The earlier articulated idea highlights the discursive significance of Johnstone’s another suggestion, contained in Chapter 1: “One of the most obvious features of any religion… is the performance of ritual and the host of other activities generated by its beliefs” (11). By having come up with this statement, the author wanted to stress out that it is specifically a ritual, which ‘fuels’ just about every religion, and not its affiliates’ commitment to pleasing God.
This is the reason why, in order for them to believe that they remain in favor with God; Christians need to attend the Church at least once per week. The fact that, while there, most of them experience a hard time, while trying to not to fall asleep through the sermon, is of little consequence. However, in order for the deployed religious ritual to contribute to the liveliness of a particular religion, it must be essentially magical, and consequently sacrificial.
This is the reason why, as of today, the influence of Christianity declines rapidly – contemporary Christian rituals (such as the Catholic ritual of the Eucharist, which involve believers eating bread – ‘Jesus’ body’ and drinking vine – ‘Jesus’ blood’) only mimic the sacrifice. The same, however, cannot be said about the majority of Muslim rituals, such as the ritual of slashing the throat of a live sheep and allowing the poor animal to convulse in the pool of blood, performed during the Islamic celebration of Eid al-Adha. Therefore, there is nothing surprising about the fact that, as of today, the religion of Islam experiences a revival. This also explains why, contrary to what the promoters of political correctness in the West want citizens to believe, Islamic fundamentalism is not a deviation from the ‘true Islam’ – it is the true Islam.
Finally, the importance of Chapter 1 in Johnstone’s book can be illustrated in relation to the author’s insistence that it is not only thoroughly appropriate but also utterly necessary to assess the discursive significance of religion within the methodological framework of a scientific inquiry: “The sociology of religion (must be)… conducted according to the scientific method” (p. 6).
By suggesting this, the author proved himself intellectually honest enough to stress out that the religion’s assumed ‘sacredness’ is nothing but an illusion, which is why religion is the legitimate subject of a scientific probing. I think, this is a truly progressive idea – even though that religious people do have the right to believe in what their animalistic psyche wants them to believe, they cannot expect that, due to their sense of religiosity, they should be provided with special rights and privileges.

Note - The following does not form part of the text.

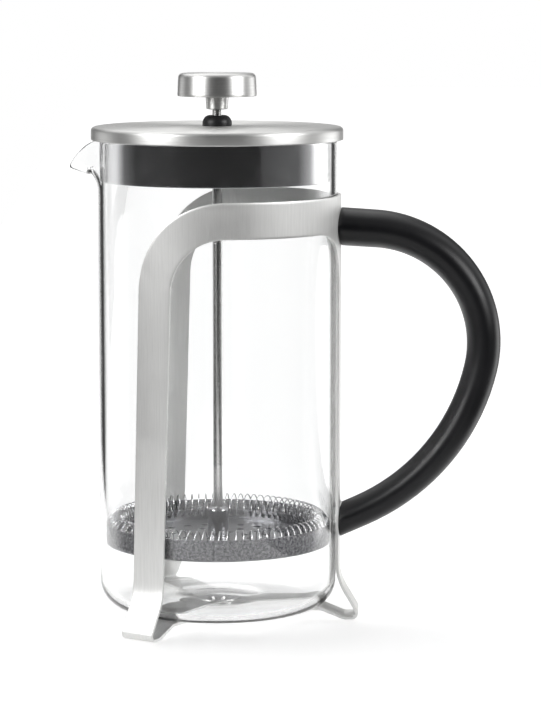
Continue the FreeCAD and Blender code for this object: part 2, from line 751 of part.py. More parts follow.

In my opinion, the earlier deployed line of argumentation, as to why I think that Chapter 1 should be singled out of Johnstone’s book, as the most important, is fully consistent with the initial thesis. Apparently, there is indeed a good rationale in continuing to expose the discursive roots of world’s major religions, as this will inevitably result in the humanity’s betterment.
Works Cited
Johnstone, Ronald. Religion in Society: A Sociology of Religion (8th Edition). Pearson: Prentice Hall, 2007. Print.